In a speech last week to the 13th European Space Conference, EC Commissioner Thierry Breton said his objective was to “go fast” on developing space-based broadband.
Commissioner Breton said he believed Europe needs to rapidly develop a space-based connectivity initiative, which would provide all with high speed broadband and avoid dependence on non-EU developments such as Elon Musk’s SpaceX’s Starlink program, which is really starting to get into gear.
The Commissioner said such an initiative could keep the continent connected in events such as “massive attacks” on the internet and bring Europe into the quantum era.
“My objective is to go fast,” he said. ” And therefore it would be appropriate that the Commission puts forward this year a proposal to the European Parliament and the Council so we can move concretely.”
Commissioner Breton has a preference that the project is designed as a multi-orbital initiative, combining LEO (Low Earth Orbit) infrastructure with others, including GEO (Geosynchronous Equatorial Orbit).
LEO satellites sit between 160 to 2,000 kilometers above the Earth and operate in “constellations”. A large enough constellation could provide continuous coverage globally. GEO satellites operate at around 35,000 kilometers above the Earth’s surface and orbit in such a way that makes them appear stationary; providing coverage to a specific area.
In December last year, the European Commission assembled a consortium of European satellite manufacturers, operators and service providers along with telecommunications operators and launch service providers to conduct a year long feasibility study delving into the design, development and launch of a European-owned space-based communication system. This system would not only provide secure communication services to EU member states, but also broadband connectivity for European citizens.

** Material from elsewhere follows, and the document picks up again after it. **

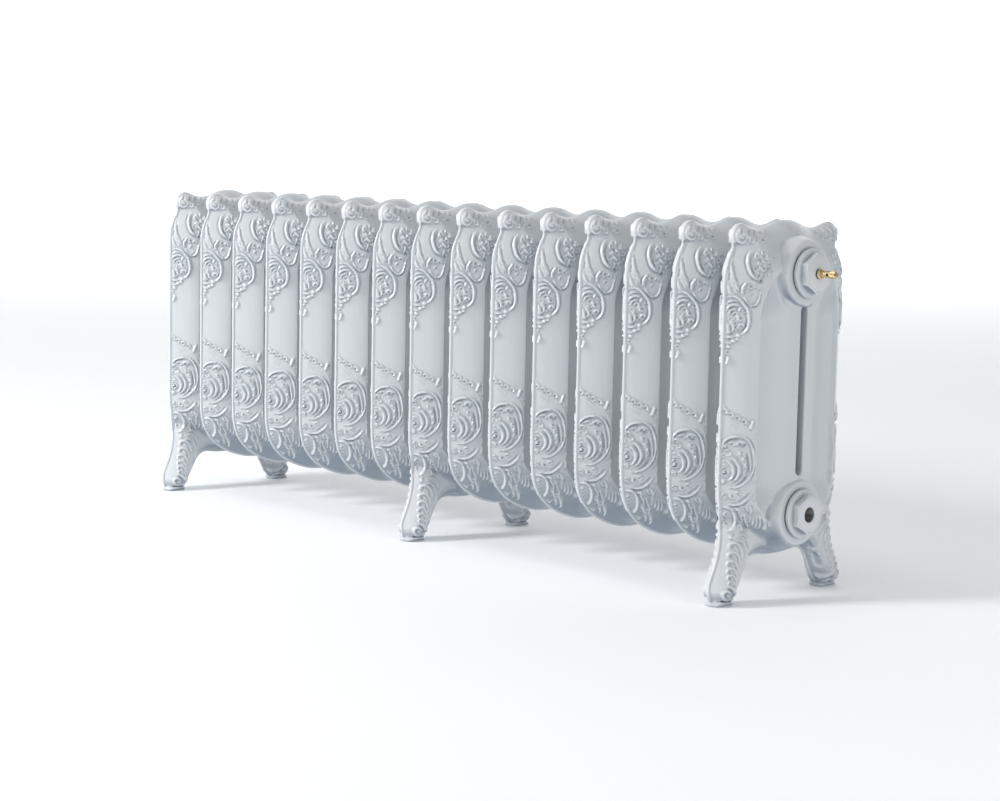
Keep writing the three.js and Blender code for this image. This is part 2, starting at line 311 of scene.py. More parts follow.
def hub_distance(points, hub_z):
    return np.hypot(points[:, 0], points[:, 1] - hub_z)


def bead(depth):
    return np.sqrt(np.clip(BEAD_RADIUS**2 - (BEAD_RADIUS - np.clip(depth, 0, BEAD_RADIUS))**2,
                           0, None))


def body_width(points):
    """The column pair with its sharp nose, its ear, its crest and its hollow waist."""
    y, z = points[:, 0], points[:, 1]
    depth = depth_in(points, PLAIN_OUTLINE)
    nose = np.interp(depth - RIB_STAND, NOSE_DEPTHS, NOSE_WIDTHS)
    ear = np.interp(depth, EAR_DEPTHS, EAR_SWELLS)
    crest = np.interp(depth, CREST_DEPTHS, CREST_WIDTHS)
    edge = nose + ear * smoothstep(*EAR_FADE, z)
    edge += (crest - edge) * smoothstep(*CREST_FADE, z) * smoothstep(*CREST_REACH, y)
    shoulder = np.interp(y, SHOULDER_PLACES, SHOULDER_WIDTHS)
    waist = np.interp(y, WAIST_PLACES, WAIST_WIDTHS)
    waist_fade = smoothstep(*WAIST_TOP, z) * smoothstep(*WAIST_FOOT, z)
    width = smooth_min(edge, shoulder + (waist - shoulder) * waist_fade, 0.8)
    for hub_z, rim_width, opening in HUB_BOWLS:
        past = np.clip(hub_distance(points, hub_z) - BOWL_RADIUS, 0, None)
        bowl = rim_width + 0.5 * past + 14 * smoothstep(36, 12, y)
        bowl += 16 * smoothstep(hub_z + opening, hub_z + opening + 40, z)
        width = smooth_min(width, bowl, 3)
    return np.where(depth > 0, np.maximum(width, bead(depth)), OUTSIDE)


def with_leg(points, width):
    """A width with the leg, its web and its round foot pad added."""
    y, z = points[:, 0], points[:, 1]
    depth = depth_in(points, LEG_OUTLINE)
    leg = np.interp(depth - RIB_STAND, LEG_DEPTHS, LEG_WIDTHS)
    leg *= 1 + LEG_FLARE * smoothstep(60, 20, z)
    rear_gap, _ = distance_along(points, LEG_REAR_EDGE)
    web = LEG_WEB + 14 * smoothstep(8, 19, rear_gap) + 13 * smoothstep(34, 14, z)
    web += LEG_WEB_BEAD * np.clip(1 - ((rear_gap - 3.2) / 3)**2, 0, 1)
    leg = np.maximum(smooth_min(leg, web, 1), bead(depth))
    leg -= 30 * smoothstep(LEG_TOP_Z - LEG_FADE, LEG_TOP_Z + LEG_FADE, z)
    width = smooth_max(width, leg, 1.6)
    pad_radius = PAD_RADIUS - np.clip(1 - z / 3, 0, 1)**2 - 3 * smoothstep(4, PAD_TOP, z)
    pad = np.sqrt(np.clip(pad_radius**2 - (y - PAD_Y)**2, 0, None))
    width = np.where(z < PAD_TOP, np.maximum(width, pad), width)
    return np.where(depth > 0, width, 0)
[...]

The consortium members are: Airbus, Arianespace, Eutelsat, Hispasat, OHB, Orange, SES, Telespazio and Thales Alenia Space.
In related news, SpaceX is targeting Wednesday, January 20 for its seventeenth Starlink mission, which will launch 60 Starlink satellites from Kennedy Space Center. SpaceX was originally shooting for January 18, but that was changed to the 19th due to weather conditions and then postponed again to the 20th to allow additional time for pre-launch inspections.
SpaceX has launched 955 Starlink satellites to date. It’s going to get rather cluttered up there.